The last couple of years I have tried different recipes for hamentashen and not been happy with any of them. I’m not really sure why it took me so long to figure it out. It’s basically a sugar cookie dough, sometimes parve (no dairy or meat ingredients) or sometimes not, and then you fold it up into little three cornered treasure boxes of fruit or poppyseed filling. They’re pretty basic as far as technical skill goes.

This year I think I finally got them right. The trick is to use a solid fat instead of oil, which is what some recipes call for. The oil makes them parve, but you can just as easily use vegetable shortening, or I guess margarine, if you need them to not have any dairy. A recipe I got from a friend had a substitution to make them vegan even.

If you’re looking for a basic recipe this is the one. I based it on a recipe I got out of a cookbook that I think came from my mother-in-law, a cookbook called “Daf Yummy.” I tweaked some parts of it to meet in the middle with the recipe my friend swears by, and ended up with a dough I can finally be proud to call “my hamentashen recipe.” You could add orange zest in addition to the orange juice, you can switch up half of the flour for whole wheat, you can add a tsp of cinnamon or another spice to the dough. You could even make them chocolate by substituting about 1/4 cup of the flour for cocoa powder.

Now, when you’re eating all those cookies, you might need something to wash them down with.
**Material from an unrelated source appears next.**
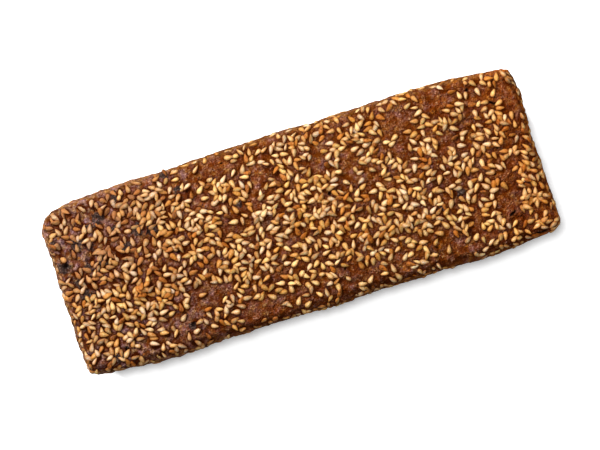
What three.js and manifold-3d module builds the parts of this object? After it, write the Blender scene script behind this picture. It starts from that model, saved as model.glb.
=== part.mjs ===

Another Purim tradition, one that is actually commanded by the Talmud according to some Rabbis, is to drink. Heavily. There’s a lot of drinking in the story–it pretty much saved the day. So, you are supposed to drink until you are perfumed with wine and can’t tell the Hamens (bad guys) from the Mordechais (good guys). To help you along I worked out a recipe for a cocktail that is the perfect embodiment of the heroine in this Purim story: Queen Esther.

She’s strong and sweet. She’s bold, but knows exactly when to play her cards. She’s everything a heroine needs to be–just like this cocktail. It’s smooth and sweet and comes on slowly, building up to end each sip with a little fire.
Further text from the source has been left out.